▶ [Aim of the task]: Reproduce the section of the listing that begins at the line containing "Turn this picture" and finishes at the line containing "middle_radius = (outer_radius". Include both end lines and nothing beyond them.

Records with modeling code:
════════════════════

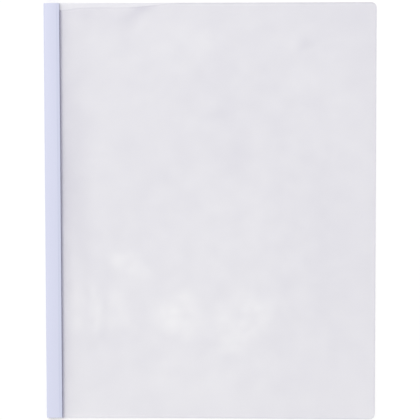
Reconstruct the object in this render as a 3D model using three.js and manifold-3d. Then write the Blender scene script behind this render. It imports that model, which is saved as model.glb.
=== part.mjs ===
// A clear film report cover, letter size, held by a slide-on binding bar.
//
// It lies flat on its back leaf. X runs from the bar to the open edge, Y runs up
// the page, Z points up from the surface it lies on. Millimetres. The origin is at
// the middle of the footprint, on that surface.

import * as THREE from 'three';
import { mergeVertices } from 'three/addons/utils/BufferGeometryUtils.js';
import Module from 'manifold-3d';

// Overall sizes
const coverWidth = 221.4;   // back of the bar to the open edge of the leaves
const coverHeight = 279.4;  // bottom edge to top edge, 11 inches

// Film: one sheet, folded once along the bar
const filmThickness = 0.2;
const leafGap = 0.3;             // air between the two leaves
const openCornerRadius = 3.5;    // corners at the open edge
const foldRadius = 0.9;          // outside of the fold
const foldClearance = 0.3;       // fold to the inside of the bar's back
const sagLength = 95;            // from the bar's pinch to where the film lies flat

// Top edge of the front leaf, which runs lower towards the bar, in two steps
const nearDipDepth = 1.75;
const nearDipLength = 16;        // from the lips of the bar
const farDipDepth = 3;
const farDipStart = 42;          // from the lips of the bar
const farDipEnd = 84;

// Binding bar: an extruded channel with an even wall, slid on flush with the top edge
const barShortfall = 0.4;        // how much shorter than the cover it is
const barWidth = 10.5;           // back to lip tips, along X
const barThickness = 4.8;        // over the two legs, along Z: 3.1 inside, an eighth of an inch
const barWall = 0.85;
const barCornerRadius = 1.3;     // outside of the corners at the back
const pinchInset = 1.5;          // lip tips to the narrowest place
const pinchClearance = 0.05;     // film to the bar at the narrowest place
const pinchRadius = 0.8;         // middle of the wall, where the legs turn outward
const legAngle = THREE.MathUtils.degToRad(17);  // slope of a leg where it meets the pinch
const lipAngle = THREE.MathUtils.degToRad(25);  // slope of a lip

// Fineness of the round stretches
const arcSteps = 8;
const curveSteps = 12;
const dipSteps = 10;

// Places that follow from the sizes
const backX = -coverWidth / 2;
const openX = coverWidth / 2;
const lipX = backX + barWidth;
const pinchX = lipX - pinchInset;
const midZ = barThickness / 2;
const topY = coverHeight / 2;
const barLength = coverHeight - barShortfall;
const leafOffset = (leafGap + filmThickness) / 2;  // mid plane to the middle of a leaf
const backLeafZ = filmThickness / 2;               // middle of the back leaf where it lies flat
const foldCentreX = backX + barWall + foldClearance + foldRadius;
const legStartX = backX + barWall;                 // where the bar's legs leave its spine
const cutMargin = 5;                               // how far cutting solids reach past the part

const wasm = await Module();
wasm.setup();

// Smooth step from 0 to 1
function ease(share) {
  return THREE.MathUtils.smoothstep(share, 0, 1);
}

// A solid from an outline in X and Z, centred on Y = 0
function extrudeAlongY(outline, length) {
  const geometry = new THREE.ExtrudeGeometry(new THREE.Shape(outline), {
    depth: length,
    bevelEnabled: false,
  });
  geometry.translate(0, 0, -length / 2);
  geometry.rotateX(Math.PI / 2);
  return geometry;
}

// A solid from an outline in X and Y, between two heights
function extrudeAlongZ(outline, lowZ, highZ) {
  const geometry = new THREE.ExtrudeGeometry(new THREE.Shape(outline), {
    depth: highZ - lowZ,
    bevelEnabled: false,
  });
  geometry.translate(0, 0, lowZ);
  return geometry;
}

function toSolid(geometry) {
  geometry.deleteAttribute('normal');
  geometry.deleteAttribute('uv');
  const merged = mergeVertices(geometry);
  return new wasm.Manifold(new wasm.Mesh({
    numProp: 3,
    vertProperties: new Float32Array(merged.attributes.position.array),
    triVerts: new Uint32Array(merged.index.array),
  }));
}

function toGeometry(solid) {
  const mesh = solid.getMesh();
  const geometry = new THREE.BufferGeometry();
  geometry.setAttribute('position', new THREE.BufferAttribute(mesh.vertProperties, mesh.numProp));
  geometry.setIndex(new THREE.BufferAttribute(mesh.triVerts, 1));
  geometry.computeVertexNormals();
  return geometry;
}

// The two sides of a strip of even thickness that follows a line of points
function thicken(line, thickness) {
  const left = [];
  const right = [];
  line.forEach((point, i) => {
    const before = line[Math.max(i - 1, 0)];
    const after = line[Math.min(i + 1, line.length - 1)];
    const along = after.clone().sub(before).normalize();
    const side = new THREE.Vector2(-along.y, along.x).multiplyScalar(thickness / 2);
    left.push(point.clone().add(side));
    right.unshift(point.clone().sub(side));
  });
  return { left, right };
}

// Points of an arc about a centre, from one angle to another
function arc(centreX, centreZ, radius, fromAngle, toAngle, steps) {
  const points = [];
  for (let i = 0; i <= steps; i += 1) {
    const angle = fromAngle + (toAngle - fromAngle) * i / steps;
    points.push(new THREE.Vector2(
      centreX + radius * Math.cos(angle),
      centreZ + radius * Math.sin(angle),
    ));
  }
  return points;
}

// A line of points mirrored across the mid plane and run backwards
function mirrored(points) {
  return points.map((point) => new THREE.Vector2(point.x, 2 * midZ - point.y)).reverse();
}

// Height of the middle of the back leaf outside the pinch: a strip clamped level
// at the pinch, bending under its own weight until it lies flat
function backLeafHeight(x) {
  const share = THREE.MathUtils.clamp(1 - (x - pinchX) / sagLength, 0, 1);
  const drop = midZ - leafOffset - backLeafZ;
  return backLeafZ + drop * (4 * share ** 3 - 3 * share ** 4);
}

// Half the distance between the middles of the leaves, inside the bar
function leafSpread(x) {
  const crown = foldRadius - filmThickness / 2;
  return crown + (leafOffset - crown) * ease((x - foldCentreX) / (pinchX - foldCentreX));
}

// The middle of the front leaf, from the fold's crown to past the open edge
function frontLeafLine() {
  const points = [];
  for (let i = 1; i <= curveSteps; i += 1) {
    const x = THREE.MathUtils.lerp(foldCentreX, pinchX, i / curveSteps);
    points.push(new THREE.Vector2(x, midZ + leafSpread(x)));
  }
  for (let i = 1; i <= 2 * curveSteps; i += 1) {
    const x = pinchX + sagLength * i / (2 * curveSteps);
    points.push(new THREE.Vector2(x, backLeafHeight(x) + 2 * leafOffset));
  }
  points.push(new THREE.Vector2(openX + cutMargin, backLeafZ + 2 * leafOffset));
  return points;
}

// The middle of the back leaf, run from past the open edge to the fold
function backLeafLine() {
  return frontLeafLine().map((point) => {
    const inside = point.x <= pinchX;
    const z = inside ? 2 * midZ - point.y : backLeafHeight(point.x);
    return new THREE.Vector2(point.x, z);
  }).reverse();
}

function filmSection() {
  const fold = arc(
    foldCentreX,
    midZ,
    foldRadius - filmThickness / 2,
    -Math.PI / 2,
    -3 * Math.PI / 2,
    2 * arcSteps,
  );
  const strip = thicken([...backLeafLine(), ...fold, ...frontLeafLine()], filmThickness);
  return [...strip.left, ...strip.right];
}

// The cover seen from above, square at the bar and rounded at the open edge
function filmOutline() {
  const r = openCornerRadius;
  const farX = backX - cutMargin;
  return [
    new THREE.Vector2(farX, -topY),
    ...arc(openX - r, -topY + r, r, -Math.PI / 2, 0, arcSteps),
    ...arc(openX - r, topY - r, r, 0, Math.PI / 2, arcSteps),
    new THREE.Vector2(farX, topY),
  ];
}

// How far the front leaf's top edge lies below the back leaf's
function edgeDip(x) {
  const distance = x - lipX;
  const near = nearDipDepth * (1 - ease(distance / nearDipLength));
  const far = farDipDepth * (1 - ease((distance - farDipStart) / (farDipEnd - farDipStart)));
  const insideBar = ease((x - foldCentreX) / (pinchX - foldCentreX));
  return (near + far) * insideBar;
}

// What the front leaf lacks at its top edge, as a solid that stays above the back leaf
function dipSolid() {
  const stops = [foldCentreX, pinchX, lipX, lipX + nearDipLength, lipX + farDipStart, lipX + farDipEnd];
  const edge = [];
  for (let s = 1; s < stops.length; s += 1) {
    for (let i = 0; i < dipSteps; i += 1) {
      const x = THREE.MathUtils.lerp(stops[s - 1], stops[s], i / dipSteps);
      edge.push(new THREE.Vector2(x, topY - edgeDip(x)));
    }
  }
  const endX = lipX + farDipEnd;
  edge.push(new THREE.Vector2(endX, topY));
  edge.push(new THREE.Vector2(endX, topY + cutMargin));
  edge.push(new THREE.Vector2(foldCentreX, topY + cutMargin));

  const aboveGap = [new THREE.Vector2(foldCentreX, midZ)];
  for (const point of frontLeafLine()) {
    const z = point.x <= pinchX ? midZ : point.y - leafOffset;
    aboveGap.push(new THREE.Vector2(point.x, z));
  }
  aboveGap.push(new THREE.Vector2(openX + cutMargin, barThickness + cutMargin));
  aboveGap.push(new THREE.Vector2(foldCentreX, barThickness + cutMargin));

  const plan = toSolid(extrudeAlongZ(edge, -cutMargin, barThickness + cutMargin));
  const above = toSolid(extrudeAlongY(aboveGap, coverHeight + 4 * cutMargin));
  return plan.intersect(above);
}

function coverFilm() {
  const folded = toSolid(extrudeAlongY(filmSection(), coverHeight + 2 * cutMargin));
  const plan = toSolid(extrudeAlongZ(filmOutline(), -cutMargin, barThickness + cutMargin));
  const material = new THREE.MeshStandardMaterial({
    color: 0xe9e9f0,
    roughness: 0.16,
    metalness: 0,
    transparent: true,
    opacity: 0.35,
  });
  const mesh = new THREE.Mesh(toGeometry(folded.intersect(plan).subtract(dipSolid())), material);
  mesh.name = 'cover_film';
  return mesh;
}

// The middle of the bar's wall from the middle of its back to the tip of the upper lip
function upperWallLine() {
  const half = barWall / 2;
  const cornerRadius = barCornerRadius - half;
  const cornerX = backX + barCornerRadius;
  const cornerZ = barThickness - barCornerRadius;
  const pinchZ = midZ + leafOffset + filmThickness / 2 + pinchClearance + half;

  const corner = arc(cornerX, cornerZ, cornerRadius, Math.PI, Math.PI / 2, arcSteps);
  const turn = arc(
    pinchX,
    pinchZ + pinchRadius,
    pinchRadius,
    -Math.PI / 2 - legAngle,
    -Math.PI / 2 + lipAngle,
    arcSteps,
  );

  const legStart = corner[corner.length - 1];
  const legEnd = turn[0];
  const reach = (legEnd.x - legStart.x) / 3;
  const leg = new THREE.CubicBezierCurve(
    legStart,
    new THREE.Vector2(legStart.x + reach, legStart.y),
    new THREE.Vector2(legEnd.x - reach, legEnd.y + reach * Math.tan(legAngle)),
    legEnd,
  ).getPoints(curveSteps).slice(1, -1);

  const turnEnd = turn[turn.length - 1];
  const tipX = lipX - half;
  const tip = new THREE.Vector2(tipX, turnEnd.y + (tipX - turnEnd.x) * Math.tan(lipAngle));
  return [...corner, ...leg, ...turn, tip];
}

// The bar's section: an even wall with round lip tips
function barSection() {
  const upper = upperWallLine();
  const wall = thicken([...mirrored(upper), ...upper], barWall);
  const half = barWall / 2;
  const tip = upper[upper.length - 1];
  const upperTip = arc(
    tip.x,
    tip.y,
    half,
    lipAngle + Math.PI / 2,
    lipAngle - Math.PI / 2,
    arcSteps,
  ).slice(1, -1);
  return [...wall.left, ...upperTip, ...wall.right, ...mirrored(upperTip)];
}

// A block as long as the bar and more, between two places along X and two heights
function cuttingBlock(lowX, highX, lowZ, highZ) {
  const outline = [
    new THREE.Vector2(lowX, lowZ),
    new THREE.Vector2(highX, lowZ),
    new THREE.Vector2(highX, highZ),
    new THREE.Vector2(lowX, highZ),
  ];
  return toSolid(extrudeAlongY(outline, barLength + 2 * cutMargin));
}

function barMesh(name, solid) {
  const material = new THREE.MeshStandardMaterial({
    color: 0xdadef1,
    roughness: 0.38,
    metalness: 0,
  });
  const mesh = new THREE.Mesh(toGeometry(solid), material);
  mesh.name = name;
  mesh.position.y = topY - barLength / 2;
  return mesh;
}

// The channel as three solids that meet face to face: its spine and its two legs
function bindingBar() {
  const channel = toSolid(extrudeAlongY(barSection(), barLength));
  const endX = lipX + cutMargin;
  const spine = cuttingBlock(backX - cutMargin, legStartX, -cutMargin, barThickness + cutMargin);
  const front = cuttingBlock(legStartX, endX, midZ, barThickness + cutMargin);
  const back = cuttingBlock(legStartX, endX, -cutMargin, midZ);
  const bar = new THREE.Group();
  bar.add(barMesh('bar_spine', channel.intersect(spine)));
  bar.add(barMesh('bar_front_leg', channel.intersect(front)));
  bar.add(barMesh('bar_back_leg', channel.intersect(back)));
  return bar;
}

const reportCover = new THREE.Group();
reportCover.add(coverFilm());
reportCover.add(bindingBar());

export default reportCover;
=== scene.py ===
import math

import bpy
import numpy as np
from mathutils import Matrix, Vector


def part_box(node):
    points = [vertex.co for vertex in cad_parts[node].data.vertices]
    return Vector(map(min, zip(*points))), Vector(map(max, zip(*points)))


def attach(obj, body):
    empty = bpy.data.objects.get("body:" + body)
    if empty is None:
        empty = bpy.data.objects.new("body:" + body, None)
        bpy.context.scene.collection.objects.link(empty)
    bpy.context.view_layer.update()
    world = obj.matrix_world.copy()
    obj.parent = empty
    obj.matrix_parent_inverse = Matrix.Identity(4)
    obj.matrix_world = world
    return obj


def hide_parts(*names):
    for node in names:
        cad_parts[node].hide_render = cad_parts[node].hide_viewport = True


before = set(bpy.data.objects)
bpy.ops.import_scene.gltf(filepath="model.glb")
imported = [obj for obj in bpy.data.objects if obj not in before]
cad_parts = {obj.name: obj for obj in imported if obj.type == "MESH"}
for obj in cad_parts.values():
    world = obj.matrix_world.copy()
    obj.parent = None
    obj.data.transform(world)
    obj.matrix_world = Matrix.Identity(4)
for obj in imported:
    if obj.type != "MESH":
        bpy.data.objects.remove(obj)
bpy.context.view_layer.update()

MM = 0.001

# Places of the film and the bar, from the CAD parts in model.glb
film_low, film_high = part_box("cover_film")
spine_low, spine_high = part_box("bar_spine")
BACK_X = spine_low.x
OPEN_X = film_high.x
LIP_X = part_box("bar_front_leg")[1].x
TOP_Y = film_high.y
BOTTOM_Y = film_low.y
BAR_BOTTOM_Y = spine_low.y
BAR_TOP_Y = spine_high.y
MID_Z = (spine_high.z + spine_low.z) / 2

# Sizes of the film
FILM_THICKNESS = 0.2 * MM
LEAF_GAP = 0.3 * MM
LEAF_OFFSET = (LEAF_GAP + FILM_THICKNESS) / 2
OPEN_CORNER_RADIUS = 3.5 * MM
FOLD_RADIUS = 0.9 * MM
SAG_LENGTH = 95 * MM
NEAR_DIP_DEPTH = 1.75 * MM
NEAR_DIP_LENGTH = 16 * MM
FAR_DIP_DEPTH = 3 * MM
FAR_DIP_START = 42 * MM
FAR_DIP_END = 84 * MM

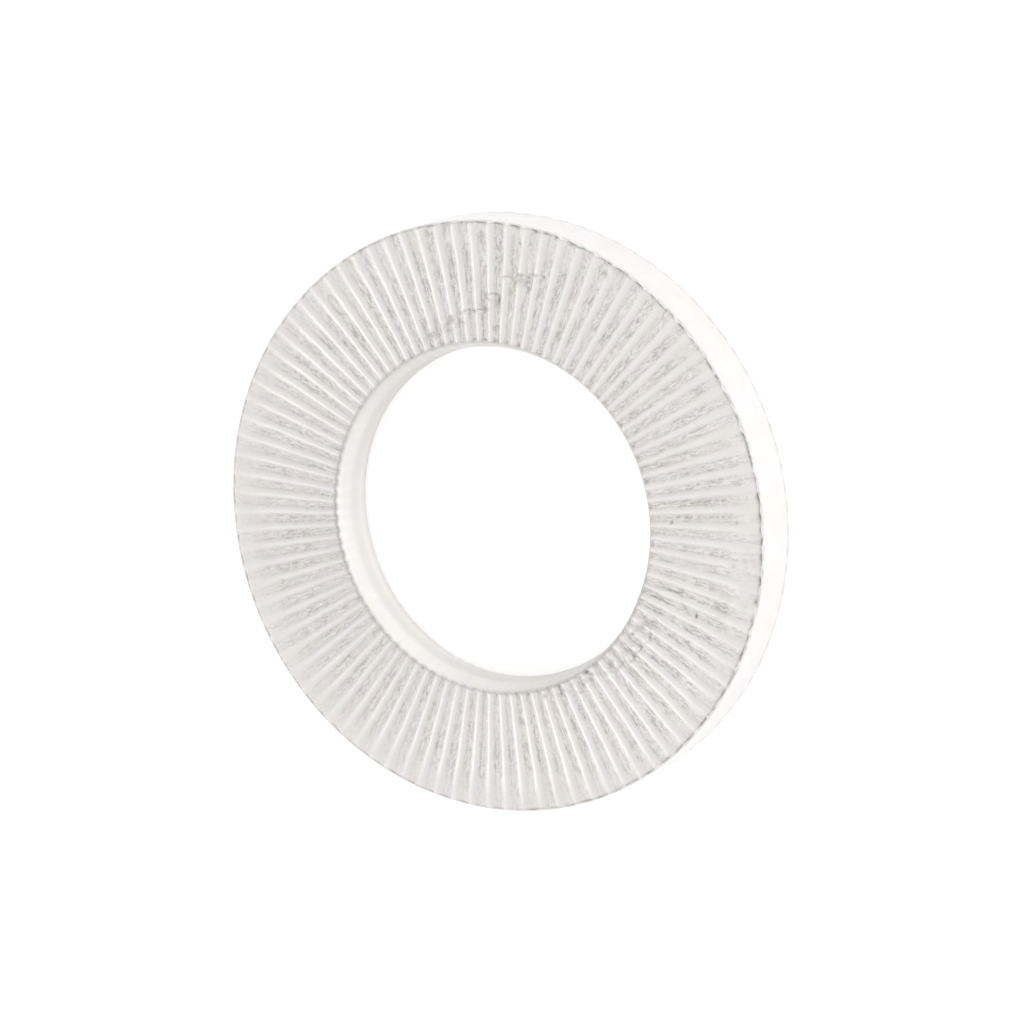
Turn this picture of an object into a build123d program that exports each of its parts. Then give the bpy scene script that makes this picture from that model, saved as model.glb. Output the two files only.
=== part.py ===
import os

from build123d import *

# Ribbed lock washer for a 16 mm bolt: one flat steel ring with fine radial ribs on both faces.
# The origin is the centre of the lower face, and +Z is the axis of the hole.

# Ring, in millimetres. The thickness is measured over the tops of the ribs.
outer_diameter = 30.0
bore_diameter = 17.0
thickness = 3.0

# Lip of the hole, cut back at both faces.
lip_width = 0.4
lip_depth = 0.3

# Ribs. Halfway up its sides a groove takes this share of the pitch from rib to rib.
rib_count = 92
rib_height = 0.12
groove_share = 0.56
side_width = 0.12

# The block that a groove is cut from runs out past both edges of the ring and above its face.
groove_run_out = 0.3
groove_overshoot = 0.06
groove_block_width = 1.5

outer_radius = outer_diameter / 2
bore_radius = bore_diameter / 2
groove_floor_z = thickness - rib_height
groove_half_angle = groove_share * 180 / rib_count
block_length = outer_radius - bore_radius + 2 * groove_run_out
block_height = rib_height + groove_overshoot
middle_radius = (outer_radius + bore_radius) / 2


def groove_side(hand):
    """Plane of one side of the groove along +X: hand is 1 for the side towards +Y, -1 for the other.

    Halfway up, both sides run along lines that meet on the axis, and they lean away from each other.
    """
    along = Vector(1, 0, 0).rotate(Axis.Z, hand * groove_half_angle)
    across = Vector(0, hand, 0).rotate(Axis.Z, hand * groove_half_angle)
    outward = across * rib_height - Vector(0, 0, side_width)
    return Plane(origin=(0, 0, thickness - rib_height / 2), x_dir=along, z_dir=outward)


# One groove of the upper face, along +X: it widens outward, with a level floor and leaning sides.
with BuildPart() as upper_groove:
    with Locations((middle_radius, 0, groove_floor_z)):
        Box(
            block_length,
            groove_block_width,
            block_height,
            align=(Align.CENTER, Align.CENTER, Align.MIN),
        )
    split(bisect_by=groove_side(1), keep=Keep.BOTTOM)
    split(bisect_by=groove_side(-1), keep=Keep.BOTTOM)

# The same groove in the lower face.
with BuildPart() as lower_groove:
    mirror(upper_groove.part, about=Plane.XY.offset(thickness / 2))

# The plain ring with its lips, turned about the axis, and then the grooves that leave the ribs.
with BuildPart() as lock_washer:
    with BuildSketch(Plane.XZ):
        with BuildLine():
            Polyline(
                (bore_radius + lip_width, 0),
                (outer_radius, 0),
                (outer_radius, thickness),
                (bore_radius + lip_width, thickness),
                (bore_radius, thickness - lip_depth),
                (bore_radius, lip_depth),
                close=True,
            )
        make_face()
    revolve(axis=Axis.Z)
    with PolarLocations(0, rib_count):
        add(upper_groove.part, mode=Mode.SUBTRACT)
        add(lower_groove.part, mode=Mode.SUBTRACT)

lock_washer.part.label = "lock_washer"
os.makedirs("parts", exist_ok=True)
export_step(lock_washer.part, "parts/lock_washer.step")
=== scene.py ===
import math
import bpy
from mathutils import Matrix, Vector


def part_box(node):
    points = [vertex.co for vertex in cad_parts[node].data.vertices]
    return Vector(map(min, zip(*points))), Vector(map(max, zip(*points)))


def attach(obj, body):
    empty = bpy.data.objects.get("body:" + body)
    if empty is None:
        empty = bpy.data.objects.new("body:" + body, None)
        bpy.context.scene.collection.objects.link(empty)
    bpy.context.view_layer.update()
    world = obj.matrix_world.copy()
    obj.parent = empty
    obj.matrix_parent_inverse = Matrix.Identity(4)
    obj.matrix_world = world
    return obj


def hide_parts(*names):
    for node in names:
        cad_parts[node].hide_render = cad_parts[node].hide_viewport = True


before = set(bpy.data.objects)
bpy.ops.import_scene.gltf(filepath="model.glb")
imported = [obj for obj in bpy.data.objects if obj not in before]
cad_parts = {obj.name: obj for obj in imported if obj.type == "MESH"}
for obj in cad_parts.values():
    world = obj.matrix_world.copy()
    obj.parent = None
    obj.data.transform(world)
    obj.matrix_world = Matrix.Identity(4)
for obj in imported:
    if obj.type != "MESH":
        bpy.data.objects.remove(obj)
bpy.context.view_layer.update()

from types import SimpleNamespace

import bpy
import numpy as np
from mathutils import Matrix, Vector, noise

# Ribbed lock washer, flat on its lower face. Lengths are in millimetres, and angles round the ring
# in degrees from +X, until a mesh, a lamp or the camera is made. What changes round the ring is
# given as {angle: value}, and runs evenly from one angle to the next.
MM = 0.001

# Ring. Its outside and its thickness are the frame's.
node_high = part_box("lock_washer")[1]
OUTER_RADIUS = node_high[0] / MM
THICKNESS = node_high[2] / MM
WALL_RADIUS = 8.56

# Ribs. A groove's share of the pitch is taken halfway down its sides. The crown is how far the
# shoulders of a rib lie below its middle.
RIB_COUNT = 92
RIB_HEIGHT = 0.12
GROOVE_SHARE = 0.54
SIDE_WIDTH = 0.18
CROWN = 0.024
PITCH_ANGLE = 2 * math.pi / RIB_COUNT

# The sides of the ribs stray in slow waves and in quicker, weaker ones: length, share, seed.
EDGE_WANDER = 0.022
EDGE_WAVES = ((0.8, 1.0, 7.7), (0.28, 0.7, 57.7))
RIB_SEED_STEP = 5.31
SIDE_SEED_STEP = 11.3

# Noise over the surface: the size of its features, and a seed.
ROUGH_NOISE = (0.45, 3.1)
FINE_NOISE = (0.17, 9.7)
FOOT_SHADE_NOISE = (0.6, 21.3)
CREASE_NOISE = (0.45, 33.3)
CREASE_GRIME_AND_SHADE_NOISE = (0.28, 41.7)
BLOTCH_NOISE = (0.40, 61.3)
SMALL_BLOTCH_NOISE = (0.16, 71.9)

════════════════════

▶ [Written answer]:
Turn this picture of an object into a build123d program that exports each of its parts. Then give the bpy scene script that makes this picture from that model, saved as model.glb. Output the two files only.
=== part.py ===
import os

from build123d import *

# Ribbed lock washer for a 16 mm bolt: one flat steel ring with fine radial ribs on both faces.
# The origin is the centre of the lower face, and +Z is the axis of the hole.

# Ring, in millimetres. The thickness is measured over the tops of the ribs.
outer_diameter = 30.0
bore_diameter = 17.0
thickness = 3.0

# Lip of the hole, cut back at both faces.
lip_width = 0.4
lip_depth = 0.3

# Ribs. Halfway up its sides a groove takes this share of the pitch from rib to rib.
rib_count = 92
rib_height = 0.12
groove_share = 0.56
side_width = 0.12

# The block that a groove is cut from runs out past both edges of the ring and above its face.
groove_run_out = 0.3
groove_overshoot = 0.06
groove_block_width = 1.5

outer_radius = outer_diameter / 2
bore_radius = bore_diameter / 2
groove_floor_z = thickness - rib_height
groove_half_angle = groove_share * 180 / rib_count
block_length = outer_radius - bore_radius + 2 * groove_run_out
block_height = rib_height + groove_overshoot
middle_radius = (outer_radius + bore_radius) / 2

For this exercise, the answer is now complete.